Attackers have also been able to get personalized with their phishing methods. Targeting employees with high-level authorization, attackers will do research through social media channels, public databases and other avenues to find important information to personalize a phishing message. Attackers can also mask their email to make it seem like it is coming from a chief executive officer or a child’s teacher.
This is called “spear phishing,” and it’s highly prevalent in small to midsized financial institutions.
How to prevent phishing
Phishing is generally effective, especially if employees do not know how to identify a potential attack. Having training and awareness programs will go a long way toward preventing phishing attacks from hitting your company.
To test how your company is doing in terms of awareness, there is software that can send out fake emails and see how many employees act upon it.
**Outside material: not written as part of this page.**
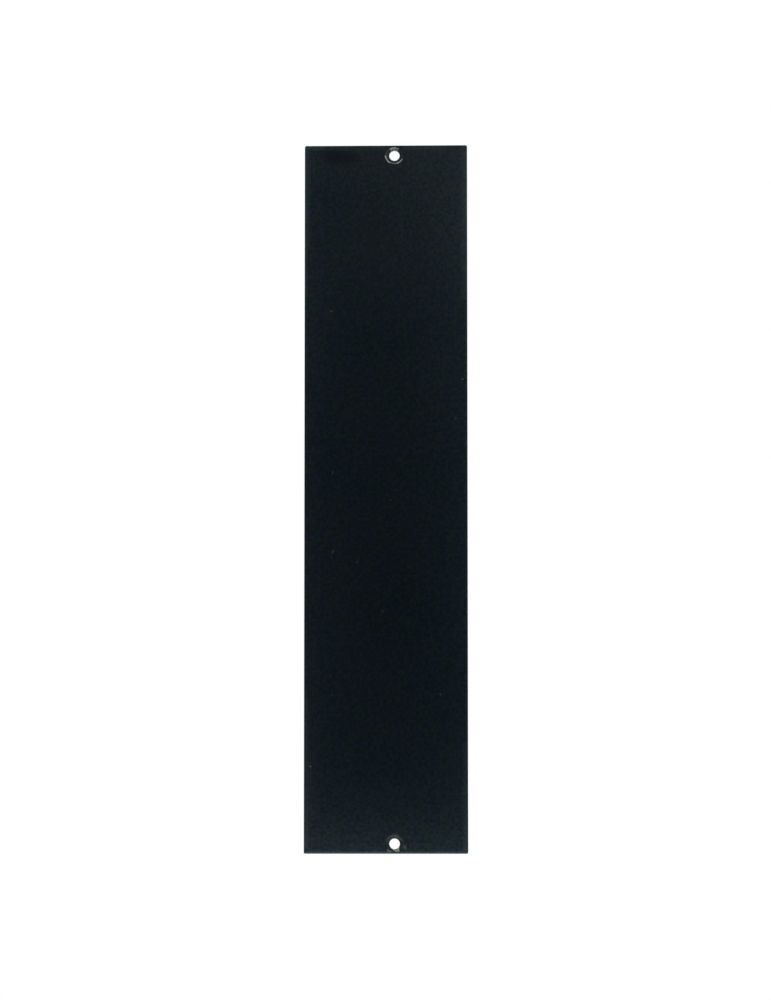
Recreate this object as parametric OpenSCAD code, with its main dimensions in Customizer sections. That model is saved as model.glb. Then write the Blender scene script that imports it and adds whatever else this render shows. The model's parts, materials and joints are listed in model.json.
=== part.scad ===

The test will give you a good idea of how much training you actually need to implement.
Compliance and security concerns
Another gap I’m seeing in terms of prevention is communication between the technology departments and the C-suites. The technology departments should be giving regular security reports to the decision-makers and making them aware of any compliance or threat concerns coming in the future.
Decision-makers need to know some of the biggest cybersecurity concerns in their industry to make informed decisions and mitigate any potential risk.
Since cybersecurity is so closely intertwined with compliance in the finance sector, many companies have been hiring chief compliance officers (CCOs). These CCOs can have legal experience, but they are in charge of looking at the many legal issues that come with the ever-changing world of compliance.
For example, a CCO would be interested in the General Data Protection Regulation recently enacted by the European Union.
Having an understanding from the top to the bottom of the organization will help your company mitigate an attack and become aware when new avenues of attacks become more prominent.